I managed to solve $(a)$. Since the area of a triangle is determined by $\frac{1}{2}$ base $\times$ height, and we already know the height, we just have to solve for the base. Using Pythagorean theorem, we can deduce base as $\sqrt{36-h^2}$. Therefore, the area is $(6+h)(\sqrt{36-h^2})$. To find $h$, we will take the derivative of the area equation and set that equal to zero. It turns out $h = 3$. Plugging $h$ into the area equation gives us an area of $27\sqrt{3}$.

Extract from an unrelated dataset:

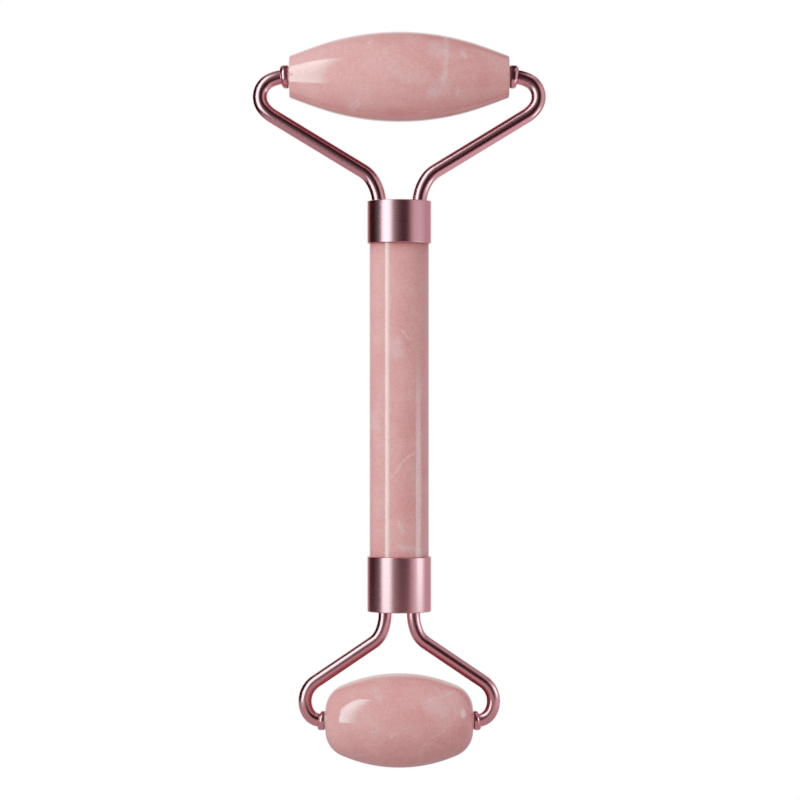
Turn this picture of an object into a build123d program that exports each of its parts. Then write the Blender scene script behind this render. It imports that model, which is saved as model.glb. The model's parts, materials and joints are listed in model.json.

Can you guys help me do $(b)$? I believe for $(c)$, the largest type of triangle of maximum area is an equilateral.
Thanks.
Best Answer
For solving $(b)$, we can find the total height $(h_T)$ of the isosceles triangle by adding the value for $h$ found in $(a)$ to the other height $6$:
$$h_T=6+3=9.$$
So, we can say that the total height of the triangle is $9$ units. Then we can find the base:
$$b=\sqrt{36-3^2}=\sqrt{36-9}=\sqrt{27}=3\sqrt{3}.$$
We can then divide the base by $2$ to get the length of the base for half the triangle (by the $AAS$ Similar Triangles Theorem) to get the base to be $\frac{3\sqrt{3}}{2}$. We can now focus on the right half of the triangle divided by the dotted line going through the vertex point of the circle. We can tell that the dotted line through the vertex makes a right angle. Thus, we can use Trigonometry to solve for $\alpha$. So,
$$\alpha=\tan\frac{\text{opposite}}{\text{adjacent}}=\tan\frac{\frac{3\sqrt{3}}{2}}{9}=\tan\frac{27\sqrt{3}}{2}.$$
Since we have found what $\alpha$ is, we can find the function of it with respect to $\alpha$:
$$\boxed{\alpha=\tan\left(\frac{(6+h)(\sqrt{36-h^2})}{2}\right)},$$
or as an incorporated function:
$$\frac12bh=\frac12(6\sin\alpha)(12\cos\alpha)=\boxed{36\sin\alpha\cos\alpha}.$$
And we are done with $(b)$!
For $(c)$, By the Isoperimetric Theorem, it states
Theorem: Among all triangles inscribed in a given circle, the equilateral one has the largest area.
Therefore, the equilateral triangle has the maximum area.